↓↓↓

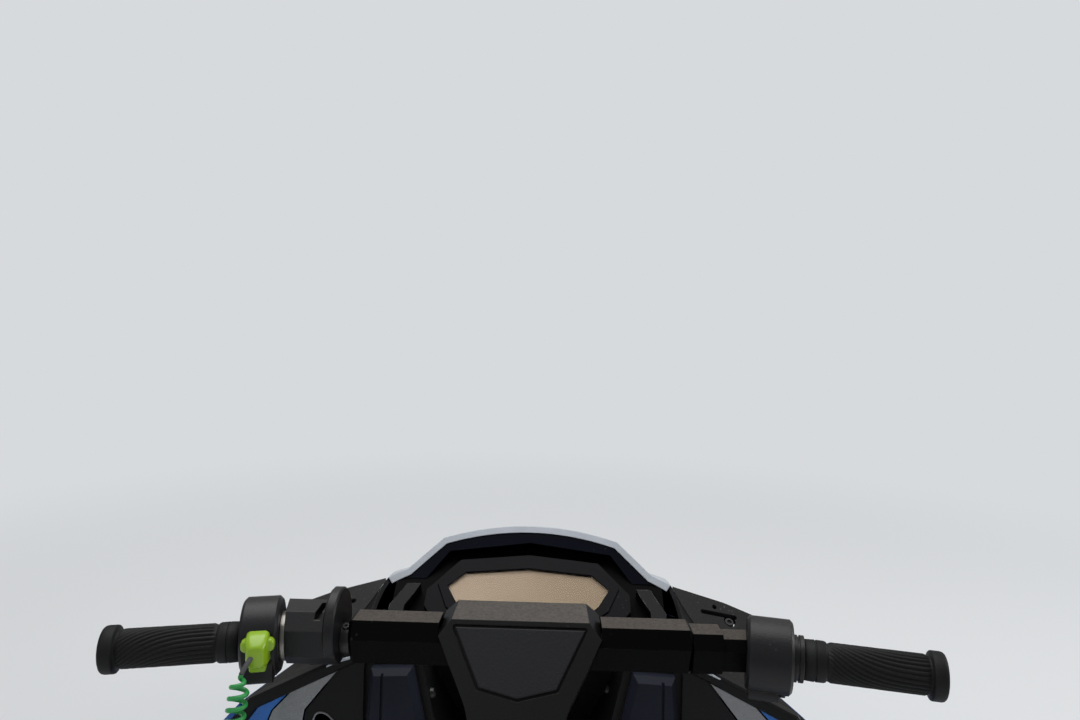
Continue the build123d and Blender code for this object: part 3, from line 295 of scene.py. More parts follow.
edge_group.links.new(maths(edge_group, "MULTIPLY", broken, given.outputs["Wear and highlight"]), result.inputs["Mask"])
edge_group.links.new(rounded.outputs["Normal"], result.inputs["Normal"])
print("group:", edge_group.name)

# %% Pebbled grain of moulded plastic
TONE_SCALE = 14.0
grain_group, given, result = new_group(
    "Moulded grain", [("Scale", 900.0)], [("Height", "Float"), ("Tone", "Float")]
)
cells = texture(grain_group, "Voronoi", (), {"feature": "SMOOTH_F1"}, {"Scale": given.outputs["Scale"]})
drift = texture(grain_group, "Noise", {"Scale": TONE_SCALE, "Detail": 5.0, "Roughness": 0.6})
grain_group.links.new(cells.outputs["Distance"], result.inputs["Height"])
grain_group.links.new(drift.outputs["Fac"], result.inputs["Tone"])
print("group:", grain_group.name)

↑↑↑

- **Problem to work on**:
Output the complete data exactly as written.

- **Exercise response**:
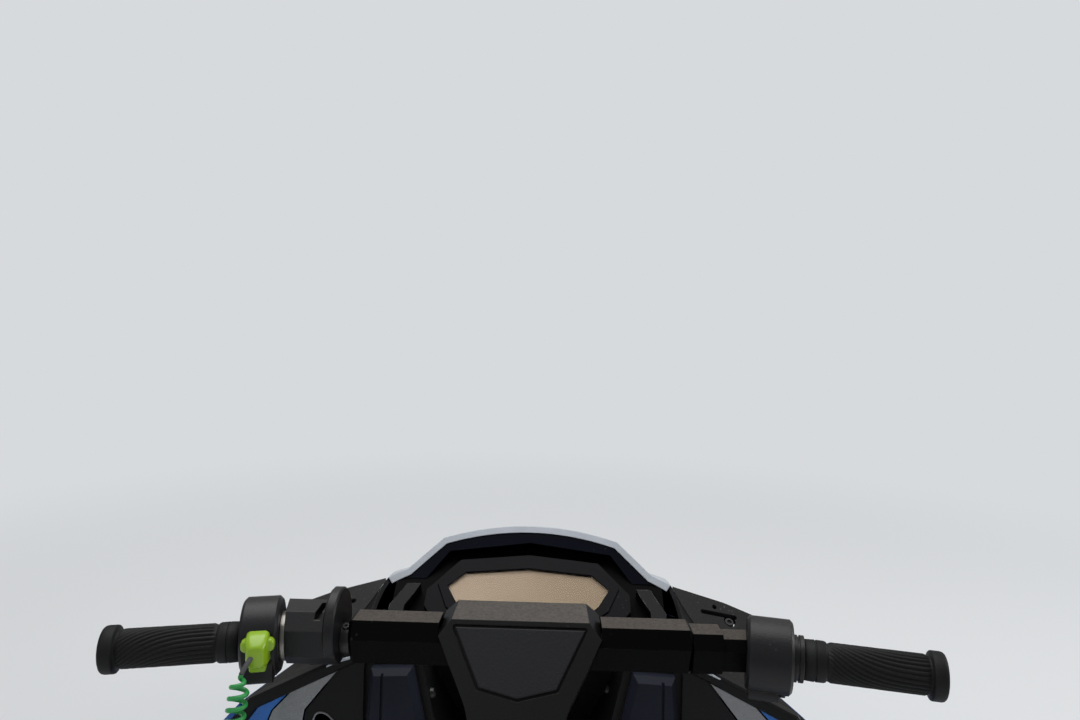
Continue the build123d and Blender code for this object: part 3, from line 295 of scene.py. More parts follow.
edge_group.links.new(maths(edge_group, "MULTIPLY", broken, given.outputs["Wear and highlight"]), result.inputs["Mask"])
edge_group.links.new(rounded.outputs["Normal"], result.inputs["Normal"])
print("group:", edge_group.name)

# %% Pebbled grain of moulded plastic
TONE_SCALE = 14.0
grain_group, given, result = new_group(
    "Moulded grain", [("Scale", 900.0)], [("Height", "Float"), ("Tone", "Float")]
)
cells = texture(grain_group, "Voronoi", (), {"feature": "SMOOTH_F1"}, {"Scale": given.outputs["Scale"]})
drift = texture(grain_group, "Noise", {"Scale": TONE_SCALE, "Detail": 5.0, "Roughness": 0.6})
grain_group.links.new(cells.outputs["Distance"], result.inputs["Height"])
grain_group.links.new(drift.outputs["Fac"], result.inputs["Tone"])
print("group:", grain_group.name)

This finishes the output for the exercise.